*** RECORDS FOR THIS TASK

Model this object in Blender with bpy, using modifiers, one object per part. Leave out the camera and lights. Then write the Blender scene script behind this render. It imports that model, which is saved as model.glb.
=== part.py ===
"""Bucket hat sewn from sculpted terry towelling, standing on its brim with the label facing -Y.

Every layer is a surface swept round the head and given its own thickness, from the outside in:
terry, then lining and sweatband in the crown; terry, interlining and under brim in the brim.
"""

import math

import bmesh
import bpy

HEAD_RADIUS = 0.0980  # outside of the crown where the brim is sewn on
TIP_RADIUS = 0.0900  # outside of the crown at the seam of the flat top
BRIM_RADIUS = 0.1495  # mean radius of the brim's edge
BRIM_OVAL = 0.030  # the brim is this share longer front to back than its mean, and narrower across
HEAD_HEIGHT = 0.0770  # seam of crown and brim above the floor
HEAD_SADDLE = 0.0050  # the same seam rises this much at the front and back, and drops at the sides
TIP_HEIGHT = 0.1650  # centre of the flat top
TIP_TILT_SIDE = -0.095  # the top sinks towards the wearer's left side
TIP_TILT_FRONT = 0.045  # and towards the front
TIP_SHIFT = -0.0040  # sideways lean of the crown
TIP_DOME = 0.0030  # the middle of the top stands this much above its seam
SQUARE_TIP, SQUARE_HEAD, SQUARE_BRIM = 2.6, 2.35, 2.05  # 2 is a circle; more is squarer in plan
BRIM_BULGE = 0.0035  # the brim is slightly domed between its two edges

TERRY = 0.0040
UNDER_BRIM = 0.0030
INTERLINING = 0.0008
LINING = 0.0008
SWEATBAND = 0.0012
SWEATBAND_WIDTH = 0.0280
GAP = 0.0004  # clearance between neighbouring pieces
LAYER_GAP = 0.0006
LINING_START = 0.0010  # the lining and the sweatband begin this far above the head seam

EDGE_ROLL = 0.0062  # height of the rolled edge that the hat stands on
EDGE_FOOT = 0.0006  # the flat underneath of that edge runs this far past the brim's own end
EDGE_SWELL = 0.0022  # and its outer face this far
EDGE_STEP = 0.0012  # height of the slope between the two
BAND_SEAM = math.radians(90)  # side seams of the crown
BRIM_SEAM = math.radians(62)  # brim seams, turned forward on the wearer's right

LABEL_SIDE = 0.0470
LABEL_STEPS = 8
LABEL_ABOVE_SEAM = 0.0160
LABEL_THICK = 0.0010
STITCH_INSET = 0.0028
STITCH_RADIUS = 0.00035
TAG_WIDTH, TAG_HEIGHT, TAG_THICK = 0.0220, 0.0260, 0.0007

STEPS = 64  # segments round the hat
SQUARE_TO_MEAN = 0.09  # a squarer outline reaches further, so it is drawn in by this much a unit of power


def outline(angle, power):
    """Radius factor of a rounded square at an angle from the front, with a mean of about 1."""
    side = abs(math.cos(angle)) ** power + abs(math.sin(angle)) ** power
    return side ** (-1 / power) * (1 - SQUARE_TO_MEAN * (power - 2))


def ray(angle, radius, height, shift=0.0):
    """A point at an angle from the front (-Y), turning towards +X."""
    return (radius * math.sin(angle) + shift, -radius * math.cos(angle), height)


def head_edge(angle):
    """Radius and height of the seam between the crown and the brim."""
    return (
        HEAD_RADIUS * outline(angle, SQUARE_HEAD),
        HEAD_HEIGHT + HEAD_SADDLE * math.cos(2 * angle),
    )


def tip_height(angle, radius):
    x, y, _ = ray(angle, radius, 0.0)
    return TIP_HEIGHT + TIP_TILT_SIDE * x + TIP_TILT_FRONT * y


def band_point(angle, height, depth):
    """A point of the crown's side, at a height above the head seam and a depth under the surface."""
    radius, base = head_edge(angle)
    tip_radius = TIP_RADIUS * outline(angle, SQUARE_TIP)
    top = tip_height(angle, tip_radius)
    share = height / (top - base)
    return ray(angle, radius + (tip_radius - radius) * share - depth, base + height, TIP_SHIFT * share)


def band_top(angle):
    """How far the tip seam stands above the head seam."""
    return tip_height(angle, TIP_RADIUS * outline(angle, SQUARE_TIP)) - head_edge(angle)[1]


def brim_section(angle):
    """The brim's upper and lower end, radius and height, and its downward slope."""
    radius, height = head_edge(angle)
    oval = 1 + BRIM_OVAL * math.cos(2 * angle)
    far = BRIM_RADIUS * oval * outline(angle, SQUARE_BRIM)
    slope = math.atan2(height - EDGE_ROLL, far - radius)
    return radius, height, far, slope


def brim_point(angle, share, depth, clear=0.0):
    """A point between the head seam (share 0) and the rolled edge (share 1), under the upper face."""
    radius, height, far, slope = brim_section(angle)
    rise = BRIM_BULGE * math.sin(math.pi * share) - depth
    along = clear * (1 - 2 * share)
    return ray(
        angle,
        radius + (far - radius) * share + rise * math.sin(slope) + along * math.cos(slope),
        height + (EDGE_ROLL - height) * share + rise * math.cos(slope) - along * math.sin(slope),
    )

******
*** RECORDS FOR THIS TASK

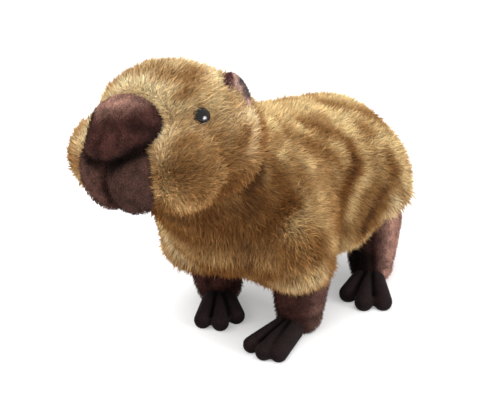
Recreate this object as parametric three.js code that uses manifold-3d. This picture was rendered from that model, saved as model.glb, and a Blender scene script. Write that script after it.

******

## WORK INSTRUCTIONS
Using the data above, copy each line that contains "scene".

## WRITTEN SOLUTION
Model this object in Blender with bpy, using modifiers, one object per part. Leave out the camera and lights. Then write the Blender scene script behind this render. It imports that model, which is saved as model.glb.
Recreate this object as parametric three.js code that uses manifold-3d. This picture was rendered from that model, saved as model.glb, and a Blender scene script. Write that script after it.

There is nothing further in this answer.